I mean, horror is an id thing, I get it – you don’t get to choose what scares you, and what scares you is not always going to be politically correct. But oh my god does it get awkward when you’re reading a horror novel and all the sudden the Unfortunate Implications are coming out of the woodwork. This was my biggest problem with Christopher Buehlman’s Those Across the River, which would have been a perfectly excellent werewolf novel if not for the backstory: a bunch of slaves rose up and murdered the plantation owner and then became werewolves because I don’t know why. Because they’re slavering monsters? You see what I mean about unfortunate implications.
(The truly grotesque example I always think of is a short story I read in a classic sci-fi anthology years ago about a guy who comes home to find this horrible alien monster living in his house, bossing him around, running things in his absence, and the punchline is that it’s his wife. It makes my skin crawl just thinking of it, and not in the way the author intended.)
Casual racism and sexism have ruined a lot of horror for me. Maybe this is where I find Victorian horror more forgivable – it is, after all, Victorian, and we don’t expect them to know better.
I think Unfortunate Implications are easy in horror because when your goal is to scare the crap out of your readers you’re thinking about what they’re scared of, not about whether it’s unkind to label any particular person or category of people as scary. This isn’t an excuse, just an explanation. I think that an examination of the difference between what’s genuinely scary and what we’re scared of for no reason is a fruitful avenue for horror fiction, but that’s not what generally happens. Stereotypes are easy, and Sturgeon’s Law always applies.
Of course there are plenty of other ways horror fiction fails, but as I was coming up with a list I was finding that most of them were just general writing failures. Characters you don’t care about. Plots that drag. These are the two that drive me up the wall with horror particularly: the ending that destroys the suspense, and the stereotypes that make you wish you’d never started.

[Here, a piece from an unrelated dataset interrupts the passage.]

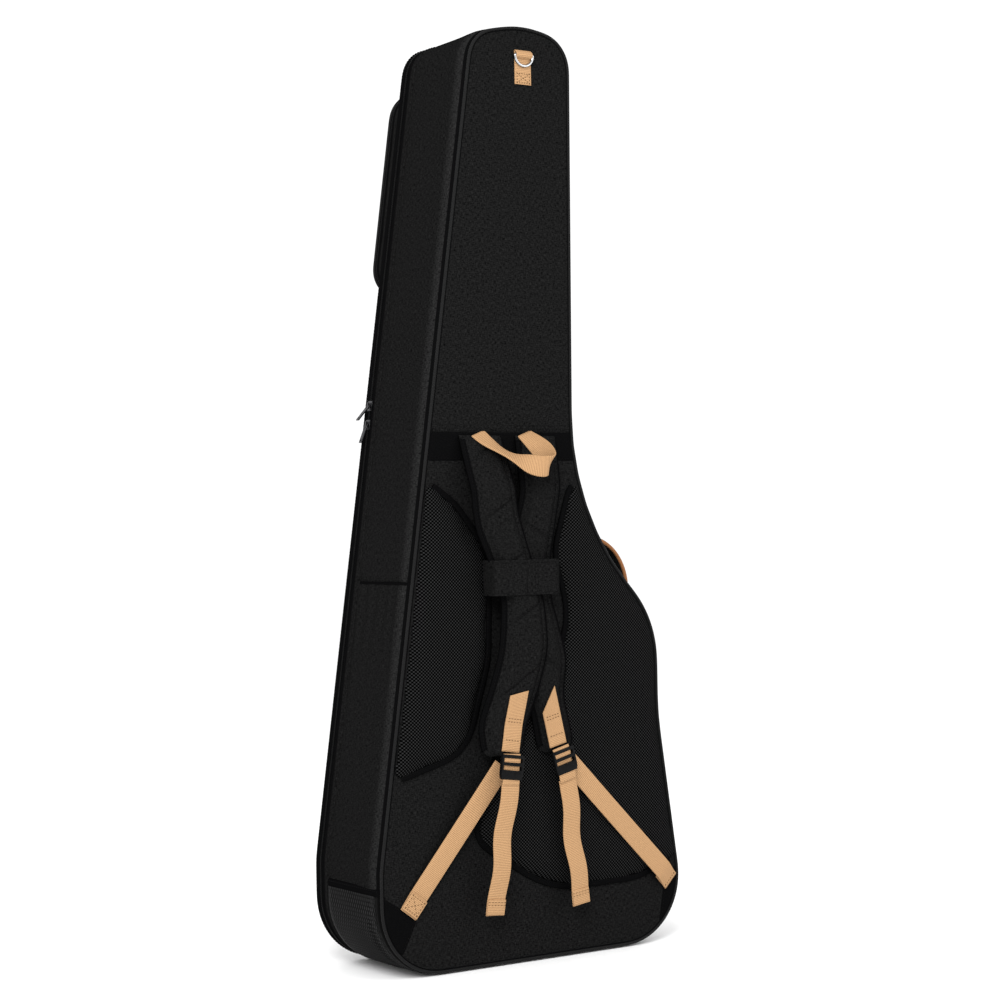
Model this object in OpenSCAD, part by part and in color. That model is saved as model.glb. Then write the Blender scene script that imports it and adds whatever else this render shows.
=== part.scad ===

I’ve found a few standout exceptions. The Haunting of Hill House is a classic for a reason; it’s a really, really good atmospheric horror novel, and it has a perfect ending. If it has any Unfortunate Implications, it’s easy to shrug those off as an artifact of a writer from an earlier time. Tananrive Due and Cherie Priest both write horror that is the exact opposite of Unfortunate Implications. Sarah Monette writes a series of short stories in a Lovecraftian mode but with more modern (and way less racist) sensibilities which are also terrifyingly scary – but then again, horror as a short story and horror as a novel are two different beasts, I think, and maybe I should save that for another post.